## Data in this exercise:
★ ★ ★ ★ ★ ★ ★
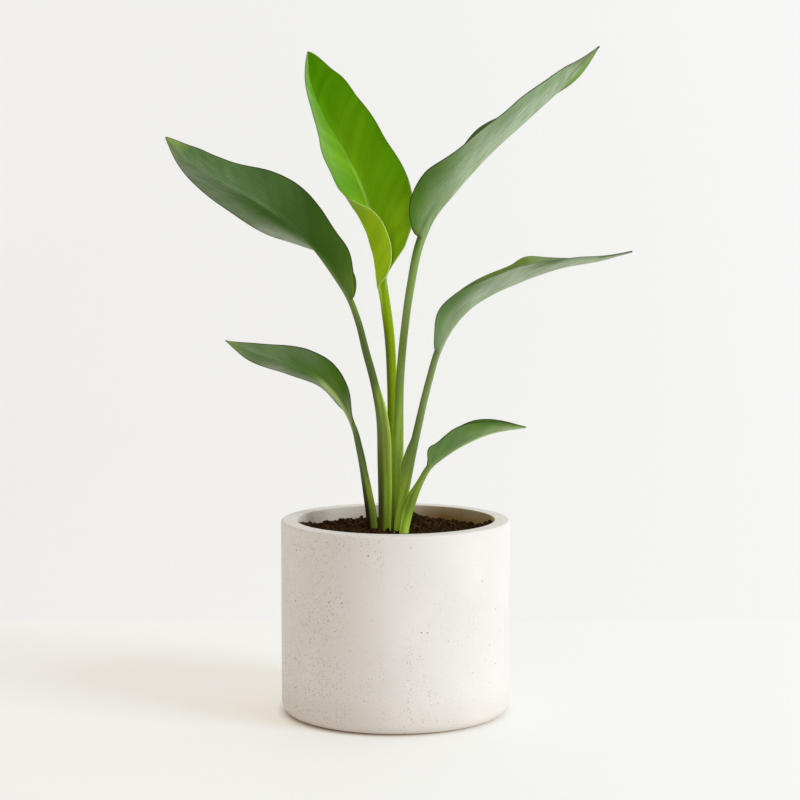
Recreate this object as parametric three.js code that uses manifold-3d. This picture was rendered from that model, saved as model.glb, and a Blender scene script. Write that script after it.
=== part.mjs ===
// A bird of paradise in a cylindrical cast-stone pot, filled with potting soil.
// Six leaves stand on a short rootstock in the soil. Millimetres, +Z up.
// The origin is the centre of the pot's base, and -Y is the front of the plant.

import * as THREE from 'three';
import { ConvexGeometry } from 'three/addons/geometries/ConvexGeometry.js';
import { mergeVertices } from 'three/addons/utils/BufferGeometryUtils.js';
import Module from 'manifold-3d';

// The clearance that pieces keep where they touch
const GAP = 0.3;

const POT = {
  diameter: 180, height: 152, wall: 12.5, floor: 14, footRadius: 8.5, rimRadius: 2, sides: 60,
};

// The soil is a low mound round the plant, with a dip at the wall. Crumbs of two sizes roughen it,
// the fine ones fineRatio times as close. Sockets for the leaves reach just above its surface.
const SOIL = {
  belowRim: 12.5, mound: 8, moundReach: 40, moundX: -4, moundY: 12, edgeDrop: 1.5, edgeReach: 8,
  crumb: 2.2, crumbSpacing: 8, fineShare: 0.5, fineRatio: 2.3, fineShift: 7,
  rings: 12, sectors: 36, socketLength: 45, socketSteps: 9,
};

// The short underground stem that the leaves grow from. Depths count down from its top.
const ROOTSTOCK = {
  x: -4.5, y: -0.5, top: 118, height: 32, topRadius: 22,
  girthRadius: 24, girthDepth: 10, lowerRadius: 20, lowerDepth: 19, footRadius: 9, sides: 28,
};

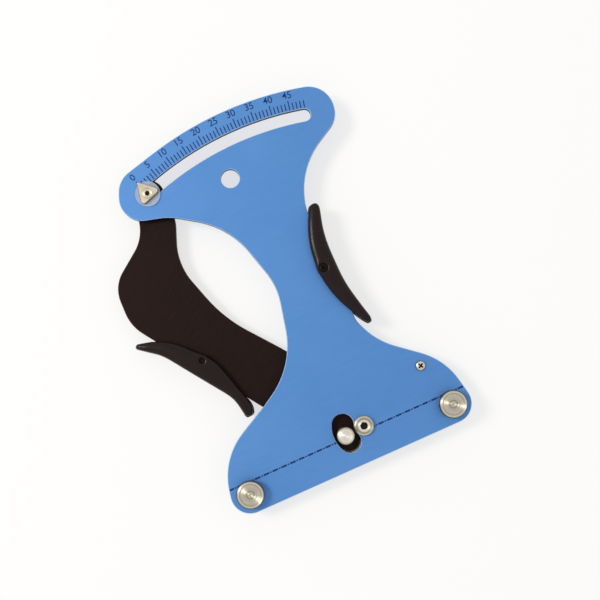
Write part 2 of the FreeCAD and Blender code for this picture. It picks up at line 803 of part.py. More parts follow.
def return_spring():
    """Extension spring: one unbroken wire with a hook at each end."""
    stations = spring_stations()
    edges = []
    for (start, start_way), (end, end_way) in zip(stations, stations[1:]):
        if (end - start).normalize().dot(start_way) > 0.999999:
            edges.append(Part.LineSegment(start, end).toShape())
        else:
            edges += biarc(start, start_way, end, end_way)
    path = Part.Wire(edges)
    profile = Part.Wire([Part.makeCircle(spring_wire_radius, stations[0][0], stations[0][1])])
    wire = path.makePipeShell([profile], True, False)
    report_spring(path, wire)
    return wire


def report_spring(path, wire):
    """Print the spring's tightest bend, the least gap between its turns and its volume."""
    step = spring_wire_radius / 2
    points = path.discretize(int(path.Length / step))
    apart = int(6 * spring_wire_radius / step)
    least = 1e9
    for i in range(len(points)):
        for j in range(i + apart, len(points)):
            least = min(least, (points[i] - points[j]).Length)
    section = math.pi * spring_wire_radius ** 2
    print("spring bends no tighter than", round(min(bend_radii), 2), "mm, wire radius", spring_wire_radius)
    print("least gap of the spring to itself", round(least - 2 * spring_wire_radius, 2), "mm")
    print("spring volume over section times length", round(wire.Volume / (section * path.Length), 4))


def grip_screw(place, front, back, side):
    """Cross-head screw through a grip, driven from the side given."""
    top = front + grip_height
    bottom = back - grip_height
    radius = grip_screw_head_radius
    if side > 0:
        head = top - grip_screw_sink
        tip = bottom + grip_screw_end_wall + 0.3
    else:
        head = bottom + grip_screw_sink
        tip = top - grip_screw_end_wall - 0.9
    seat = head - side * grip_screw_head_height
    screw = turned(
        place,
        (0, tip), (grip_screw_radius, tip), (grip_screw_radius, seat), (radius, seat),
        (radius, head - side * 0.7), (radius - 0.3, head - side * 0.25, radius - 0.9, head), (0, head),
    )
    recess = cross_recess(place, radius * 0.6, 0.8, 0, 1.0)
    if side < 0:
        recess.rotate(place, Vector(1, 0, 0), 180)
    recess.translate(Vector(0, 0, head))
    return screw.cut(recess)


def save(name, *solids):
    """Write one node, checking that every solid in it is whole."""
    pieces = []
    for solid in solids:
        pieces += solid.Solids
    for piece in pieces:
        if not piece.isValid() or piece.Volume <= 0:
            print("not a sound solid:", name)
    shape = pieces[0] if len(pieces) == 1 else Part.makeCompound(pieces)
    shape.exportStep(os.path.join("parts", name + ".step"))
    print(name, len(pieces), round(sum(piece.Volume for piece in pieces), 1))


plate = face_plate()
lever = lever_arm()
palm_front, palm_rear = grip_pair(palm_grip_corners, palm_grip_line, palm_origin, plate_top, plate_back,
                                  slab(plate_outline(), plate_back, plate_top),
                                  palm_screw_place, palm_peg_places, 1)
finger_front, finger_rear = grip_pair(finger_grip_corners, finger_grip_line, pivot, lever_front, lever_back,
                                      slab(lever_outline(), lever_back, lever_front),
                                      finger_screw_place, finger_peg_places, -1)
plate = break_edges(break_edges(plate, plate_top, edge_break), plate_back, edge_break)
lever = break_edges(break_edges(lever, lever_front, edge_break), lever_back, edge_break)

save("face_plate", plate)
save("fixed_post_left", fixed_post(-1))
save("fixed_post_right", fixed_post(1))
save("fixed_post_washers", *post_washers())
save("fixed_post_nuts", *post_nuts())
save("pivot_screw", pivot_screw())
save("pivot_spacer", pivot_spacer())
save("pivot_washer", pivot_washer())
save("pivot_nut", pivot_nut())
save("spring_anchor", spring_anchor())
save("spring_anchor_screw", spring_anchor_screw())
save("return_spring", return_spring())
save("palm_grip_front", palm_front)
save("palm_grip_rear", palm_rear)
save("palm_grip_screw", grip_screw(palm_screw_place, plate_top, plate_back, 1))
save("lever_arm", lever)
save("pivot_bush", pivot_bush())
save("moving_post", moving_post())
save("moving_post_screw", moving_post_screw())
save("spring_tail_pin", tail_pin())
save("pointer", pointer())
save("pointer_stud", pointer_stud())
save("pointer_screw", pointer_screw())
save("pointer_washer", pointer_washer())
save("pointer_nut", pointer_nut())
save("finger_grip_front", finger_front)
save("finger_grip_rear", finger_rear)
save("finger_grip_screw", grip_screw(finger_screw_place, lever_front, lever_back, -1))
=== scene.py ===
# %% [markdown]
# # A spoke tension meter, dressed in Blender
#
# The tool clamps a bicycle spoke between three posts. A sprung lever pushes the middle post
# against the spoke, and the lever's far end carries a pointer along a scale: a tight spoke
# bends little, a slack one bends more. Every solid comes from CAD, in metres, with its origin on
# the spoke between the two fixed posts. This lesson adds what CAD leaves plain: the printed
# scale, the marks on the plate, a smooth copy of the spring, and the finish of every piece.

# %% Load the solids
import math

import bmesh
import bpy
from mathutils import Matrix, Vector
from mathutils.bvhtree import BVHTree


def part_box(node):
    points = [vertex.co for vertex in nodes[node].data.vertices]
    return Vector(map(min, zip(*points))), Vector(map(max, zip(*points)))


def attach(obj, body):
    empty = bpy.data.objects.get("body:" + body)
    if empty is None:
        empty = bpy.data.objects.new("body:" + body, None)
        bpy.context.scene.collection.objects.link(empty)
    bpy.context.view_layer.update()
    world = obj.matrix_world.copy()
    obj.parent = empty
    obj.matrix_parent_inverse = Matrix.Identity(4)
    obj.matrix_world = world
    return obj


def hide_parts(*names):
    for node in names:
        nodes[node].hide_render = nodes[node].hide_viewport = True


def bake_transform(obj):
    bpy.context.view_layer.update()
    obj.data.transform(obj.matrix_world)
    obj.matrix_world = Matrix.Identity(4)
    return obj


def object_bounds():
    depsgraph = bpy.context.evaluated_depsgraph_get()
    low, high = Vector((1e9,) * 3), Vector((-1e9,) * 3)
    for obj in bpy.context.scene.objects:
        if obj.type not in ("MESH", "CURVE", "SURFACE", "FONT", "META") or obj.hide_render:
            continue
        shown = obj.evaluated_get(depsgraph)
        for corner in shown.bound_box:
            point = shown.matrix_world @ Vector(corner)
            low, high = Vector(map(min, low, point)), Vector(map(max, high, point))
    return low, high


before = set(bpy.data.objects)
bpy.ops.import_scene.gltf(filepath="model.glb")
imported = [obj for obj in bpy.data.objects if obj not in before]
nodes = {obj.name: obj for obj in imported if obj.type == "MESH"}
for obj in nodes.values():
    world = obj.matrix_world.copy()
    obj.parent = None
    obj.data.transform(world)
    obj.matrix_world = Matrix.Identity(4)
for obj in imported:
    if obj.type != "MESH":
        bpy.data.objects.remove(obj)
cad_low, cad_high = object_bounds()
print("pieces from CAD:", len(nodes))

# %% [markdown]
# ## Levels and the pivot
#
# Sizes on a small tool are easiest in millimetres, so `MM` turns them into metres once, here.
# The plates are stacked along Z: the printed marks need the level of the blue face, and
# everything round the dial needs the pivot that the lever turns about. Both could be typed in,
# but they are read from the solids, so that the marks and the solids can't drift apart.

# %% Read the levels and the pivot
MM = 0.001


def top_of(name):
    """Highest level of a CAD piece."""
    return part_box(name)[1].z


def middle_of(name):
    """Middle of a CAD piece's box."""
    low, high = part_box(name)
    return (low + high) / 2


FACE = top_of("face_plate")
PIVOT = middle_of("pivot_screw")
STUD = middle_of("pointer_screw")
DIAL_REACH = math.hypot(STUD.x - PIVOT.x, STUD.y - PIVOT.y)
DIAL_ZERO = math.atan2(STUD.y - PIVOT.y, STUD.x - PIVOT.x)
print("face at", round(FACE / MM, 3), "mm, dial slot", round(DIAL_REACH / MM, 2), "mm from the pivot")

# %% [markdown]
# ## The camera
#
# The photograph looks straight down on the tool, which lies turned by about 24 degrees. One way
# to match it is to tilt the camera until the walls show, but that bends the outline. A camera
# that is kept parallel to the plate and shifted, like a view camera, keeps the plate's true
# shape and still shows a little of the walls. A pixel of the picture is 0.55 mm wide, which sets
# the lens. One point whose place is known both in the picture and on the tool, 5.8 mm below the
# spoke and halfway between the two fixed posts, sets where the camera stands.

# %% Camera
TURN = math.radians(24.1)
CAMERA_HEIGHT = 440 * MM
PICTURE = 600
PIXEL = 0.55 * MM
SENSOR = 36
SHIFT_X, SHIFT_Y = 0.05, 0.11
NEAREST, FARTHEST = 0.01, 10
KNOWN_PIXEL = (350.75, 448.0)
KNOWN_BELOW_SPOKE = 5.8 * MM


def model_place(px, py):
    """Point of the plate's face under a pixel of the picture."""
    dx, dy = px - KNOWN_PIXEL[0], py - KNOWN_PIXEL[1]
    along = dx * math.cos(TURN) - dy * math.sin(TURN)
    across = -dx * math.sin(TURN) - dy * math.cos(TURN)
    return along * PIXEL, across * PIXEL - KNOWN_BELOW_SPOKE


def add_object(name, data):
    """New object in the scene for a camera, a lamp, a text or a mesh."""
    thing = bpy.data.objects.new(name, data)
    bpy.context.scene.collection.objects.link(thing)
    return thing


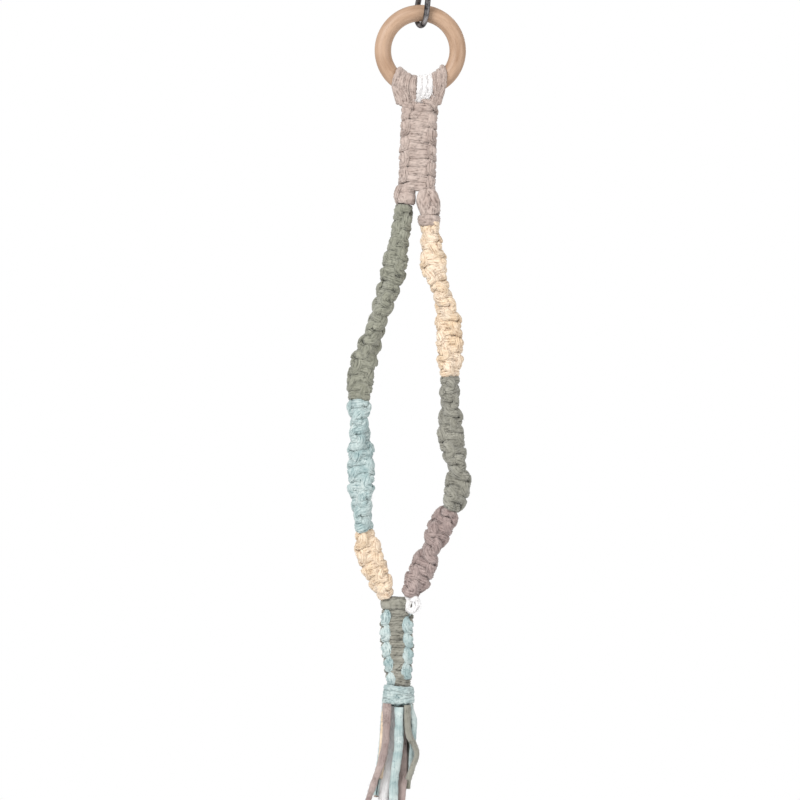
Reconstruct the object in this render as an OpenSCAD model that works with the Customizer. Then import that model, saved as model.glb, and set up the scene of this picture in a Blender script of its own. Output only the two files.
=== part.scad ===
★ ★ ★ ★ ★ ★ ★
## Directions:
Output nothing except the lines from the line with "plate_top, plate_back, 1))" through the line with "depsgraph = bpy.context.evaluated_depsgraph_get()", copied exactly, end lines included.

## Final result:
save("palm_grip_screw", grip_screw(palm_screw_place, plate_top, plate_back, 1))
save("lever_arm", lever)
save("pivot_bush", pivot_bush())
save("moving_post", moving_post())
save("moving_post_screw", moving_post_screw())
save("spring_tail_pin", tail_pin())
save("pointer", pointer())
save("pointer_stud", pointer_stud())
save("pointer_screw", pointer_screw())
save("pointer_washer", pointer_washer())
save("pointer_nut", pointer_nut())
save("finger_grip_front", finger_front)
save("finger_grip_rear", finger_rear)
save("finger_grip_screw", grip_screw(finger_screw_place, lever_front, lever_back, -1))
=== scene.py ===
# %% [markdown]
# # A spoke tension meter, dressed in Blender
#
# The tool clamps a bicycle spoke between three posts. A sprung lever pushes the middle post
# against the spoke, and the lever's far end carries a pointer along a scale: a tight spoke
# bends little, a slack one bends more. Every solid comes from CAD, in metres, with its origin on
# the spoke between the two fixed posts. This lesson adds what CAD leaves plain: the printed
# scale, the marks on the plate, a smooth copy of the spring, and the finish of every piece.

# %% Load the solids
import math

import bmesh
import bpy
from mathutils import Matrix, Vector
from mathutils.bvhtree import BVHTree


def part_box(node):
    points = [vertex.co for vertex in nodes[node].data.vertices]
    return Vector(map(min, zip(*points))), Vector(map(max, zip(*points)))


def attach(obj, body):
    empty = bpy.data.objects.get("body:" + body)
    if empty is None:
        empty = bpy.data.objects.new("body:" + body, None)
        bpy.context.scene.collection.objects.link(empty)
    bpy.context.view_layer.update()
    world = obj.matrix_world.copy()
    obj.parent = empty
    obj.matrix_parent_inverse = Matrix.Identity(4)
    obj.matrix_world = world
    return obj


def hide_parts(*names):
    for node in names:
        nodes[node].hide_render = nodes[node].hide_viewport = True


def bake_transform(obj):
    bpy.context.view_layer.update()
    obj.data.transform(obj.matrix_world)
    obj.matrix_world = Matrix.Identity(4)
    return obj


def object_bounds():
    depsgraph = bpy.context.evaluated_depsgraph_get()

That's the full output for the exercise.